An English saddler will come along, ask what you are going to use the horse for ie dressage, jumping or general purpose and then choose the saddle to fit the horse's back . The tree must be the right length, the padding must fit the dip in the horse's back. The important thing will be that no part of the saddle touches the horse's spine. The shoulder must be clear to move. The tree must not dig into the horses back above the kidneys. The saddle must sit level. The saddle should fit without the padding from a numbnah.

You can go into a second hand saddle shop look at 20 saddles and find that not one will fit your horse. But a new saddle can be made to fit - until the horse muscles up. Then it might need re stuffing.

The rider makes their judgement not on measurements but comfort.
Once the saddler is happy that the saddle fits the horse, he will then ask the rider to sit on it and ride around at walk, trot and canter. In the olden days saddles were made from stiff leather and they took time to wear it. Nowadays
saddles are made from soft leather. Some have air cushions underneath instead of horse hair stuffing. Some saddles are adjustable for width. Some saddles are built from components which can be interchanged. Some are built without any central tree and are called "tree less".

Whatever, the key thing about a saddle is that it must fit the horse exactly - because it is the rider's seat is what transfers cues/aids/instructions to the horse. But the rider must feel comfortable in it - you do.

You posted a photo of the saddle sitting on a chair - you should have posted
photos of the saddle lying on the horse. But to a viewer it won't mean much because the fingers tell the fitter as much as the eye.

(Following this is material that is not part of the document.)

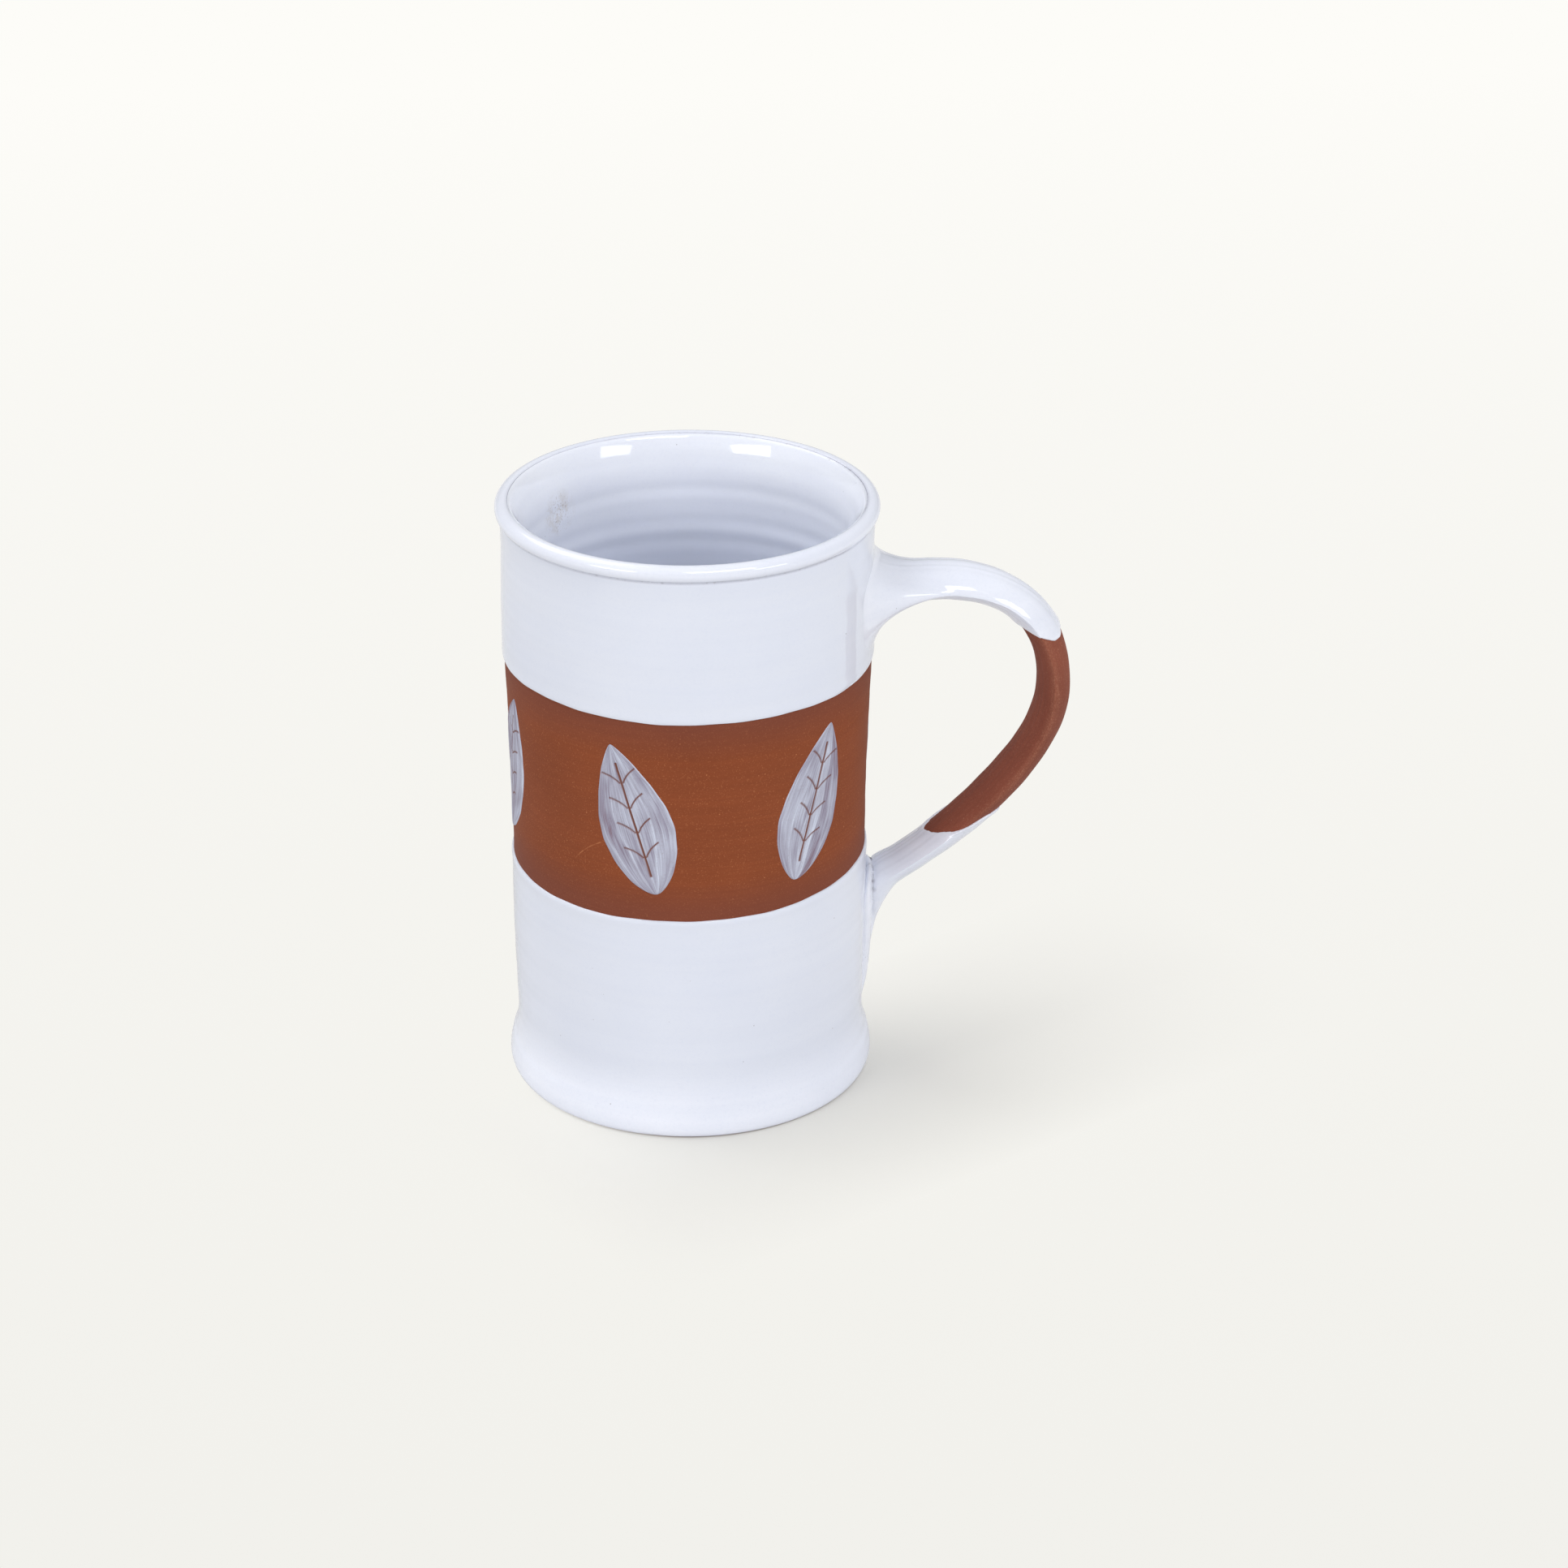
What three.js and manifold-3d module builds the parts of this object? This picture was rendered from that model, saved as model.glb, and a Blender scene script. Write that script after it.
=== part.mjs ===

Saddles come in cut ( ie jumping or dressage)
width ie back type
& length - as discussed

Never skimp on the saddle.
My own cost about $2000 and looks just like yours.

B G

Barry Godden 02-02-2010 06:30 AM

PS Anne

The horse on your logo - is she an Irish Draft?

If she is, then she might well have a broad flat back calling for an extra wide saddle. - just like my mare.

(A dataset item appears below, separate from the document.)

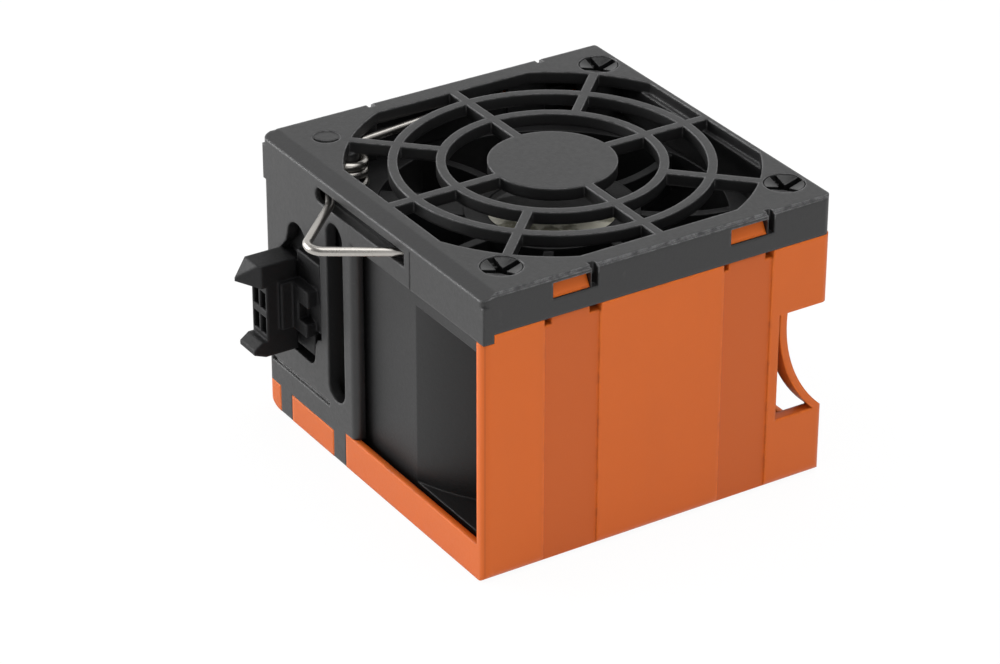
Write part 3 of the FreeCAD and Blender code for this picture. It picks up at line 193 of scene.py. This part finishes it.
class StudioSettings(PropertyGroup):
    """Camera, lamps and floor."""
    floor: colour("Floor", "Pale floor", (0.88, 0.88, 0.88))
    sky: brightness("Sky", "Light from all round on a white face", 0.32)
    key: brightness("Key", "Light of the large lamp by the connector on a white face", 1.18)
    fill: brightness("Fill", "Light of the side lamp on a white face", 0.24)
    top: brightness("Top", "Light of the overhead lamp on a white face", 0.75)
    room: share("Room", "How bright the unlit side of the studio is in a reflection", 0.22)
    lens: FloatProperty(name="Lens", description="Focal length for a 36 mm wide sensor",
                        default=134.31, min=1, subtype="DISTANCE_CAMERA")
    place: FloatVectorProperty(name="Place", description="Where the camera stands", size=3,
                               default=(0.42338, -0.27827, 0.29596), subtype="TRANSLATION",
                               unit="LENGTH")
    azimuth: heading("Azimuth", "Turn round the module from the connector face", 57.575)
    elevation: heading("Elevation", "Height above the horizon", 28.761)
    roll: heading("Roll", "Tilt of the camera about its own line of sight", 0.142)


class FanModuleSettings(PropertyGroup):
    """Everything a user may change."""
    shroud: PointerProperty(type=ShroudSettings)
    mouldings: PointerProperty(type=MouldingSettings)
    wire: PointerProperty(type=WireSettings)
    motor: PointerProperty(type=MotorSettings)
    leads: PointerProperty(type=LeadSettings)
    studio: PointerProperty(type=StudioSettings)


# ----------------------------------------------------------------------------- shader expressions


class Wave:
    """A value that changes over a surface: a socket on which operators add Math nodes."""

    def __init__(self, finish, socket):
        self.finish = finish
        self.socket = socket

    def maths(self, operation, first, second=0.0, clamp=False):
        """A Math node on two values or sockets."""
        return self.finish.node("ShaderNodeMath", {"operation": operation, "use_clamp": clamp},
                                {0: first, 1: second})

    def __add__(self, other):
        return self.maths("ADD", self, other)

    def __radd__(self, other):
        return self.maths("ADD", other, self)

    def __sub__(self, other):
        return self.maths("SUBTRACT", self, other)

    def __rsub__(self, other):
        return self.maths("SUBTRACT", other, self)

    def __mul__(self, other):
        return self.maths("MULTIPLY", self, other)

    def __rmul__(self, other):
        return self.maths("MULTIPLY", other, self)

    def __abs__(self):
        return self.maths("ABSOLUTE", self)

    def sine(self):
        """The sine of the value, read as radians."""
        return self.maths("SINE", self)

    def clamped(self):
        """The value held between 0 and 1."""
        return self.maths("ADD", self, clamp=True)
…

Scoutrider 02-02-2010 08:12 AM

That saddle does look uber comfy, shadowanne!

Really, the depth of seat becomes a problem when you (the rider) feel restricted, or "locked in" to the saddle to the point that it is difficult to move to cue the horse. When the seat is too deep, and the blocks to big, the rider must fight the tack to ride well; not a good thing when the entire point of a dressage saddle is to free up the movement of the horse and facilitate greater clarity of the seat and leg aids. If you're able to get out of it to post the trot, odds are that you're not too restricted. I'd love to see video, though, if you have it.

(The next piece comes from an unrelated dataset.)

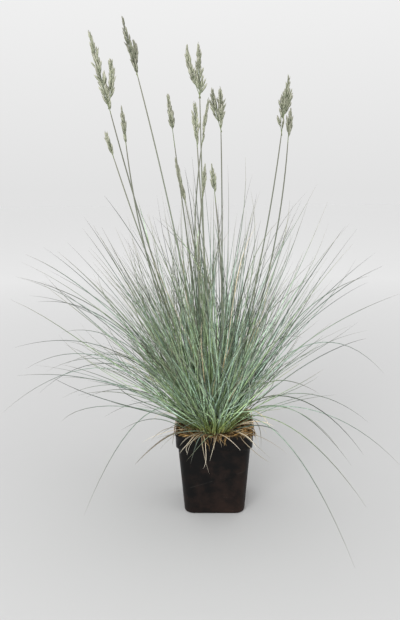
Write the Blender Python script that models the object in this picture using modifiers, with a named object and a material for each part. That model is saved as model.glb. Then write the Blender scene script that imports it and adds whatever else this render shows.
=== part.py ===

From your description, it doesn't sound like the seat is too deep for you. However, if you start riding higher-level dressage where precision counts even more, you may find your tack working against you where it didn't before. It's a really subjective thing. If you care to experiment, maybe find a flatter dressage saddle that will fit your horse and borrow it for a ride, and see what the differences are.

@ Barry

Maybe (like so many things) saddle measurement for the rider is different in the UK, but in the US the measurement that tends to give the most accurate match is the thigh length, from kneecap to hip-bone. I have the exact rubric in a book at home, matching inches of femur to seat sizes, but I can't find an online version (someday I will find a way to pack my home "library" into a 4-door Chevy and bring it to college with me... :lol:) Of course, there are a ton of other variables in the mix, and rider comfort is paramount after horse comfort, no matter what the numbers read.

Does this Saddle make my Butt look Big? Saddle Fit for Riders EQUINE Ink

shadowanne 02-02-2010 11:51 AM

Quote:

Originally Posted by Barry Godden (Post 540259)
PS Anne

The horse on your logo - is she an Irish Draft?
If she is, then she might well have a broad flat back calling for an extra wide saddle. - just like my mare.

No, she's a registered Appaloosa but is 1/2 thoroughbred and mostly built like one - other side is appy/QH. I understand about the saddle fitting the horse first which is why I'm even getting a new saddle as the Isabell was low on her withers (which also tipped me forward) and a narrower gullet would pinch.

No def no expert, but so far I'm liking the fit, appropriate pressure, clearance, etc of this saddle on my horse. I feel I'm able to communicate to her well at this point but yeah I do feel locked in - but in a secure way, not in a restricted way.

That said, my mare doesn't have much muscling on her topline so I'm sure if we really got going with dressage I might be having to get another saddle down the line anyway - which may eliminate worry about be restricted at higher levels.

QHDragon 02-02-2010 01:36 PM

I would say that if you like the saddle, it fits you and your horse well, then go for it. I have never really heard of somebody complaining of the seat on their saddle being too deep. I use to ride a crazy TB who loved to bolt on me without notice, I got a saddle with a really nice deep seat and found it much easier to stay with him.

eventerdrew 02-02-2010 03:43 PM

If you like the saddle, then by all means use it! It's no deeper than the very popular Wintec/Bates Isabell.

shadowanne 02-02-2010 04:30 PM

Quote:

Originally Posted by eventerdrew (Post 540546)
If you like the saddle, then by all means use it! It's no deeper than the very popular Wintec/Bates Isabell.

Really? Because I'm replacing the Wintec Isabell and I think this Hulsebos is deeper, lol! But that may be just because it fits my horse better ;)

I was leasing a horse using her Wintec Isabell and that felt deep to me which is why I got myself an Isabell originally.

eventerdrew 02-02-2010 04:51 PM

Seems about the same to me. Then again, I haven't sat in the saddle you posted. I'm saving up for an Isabell right now :) I love them!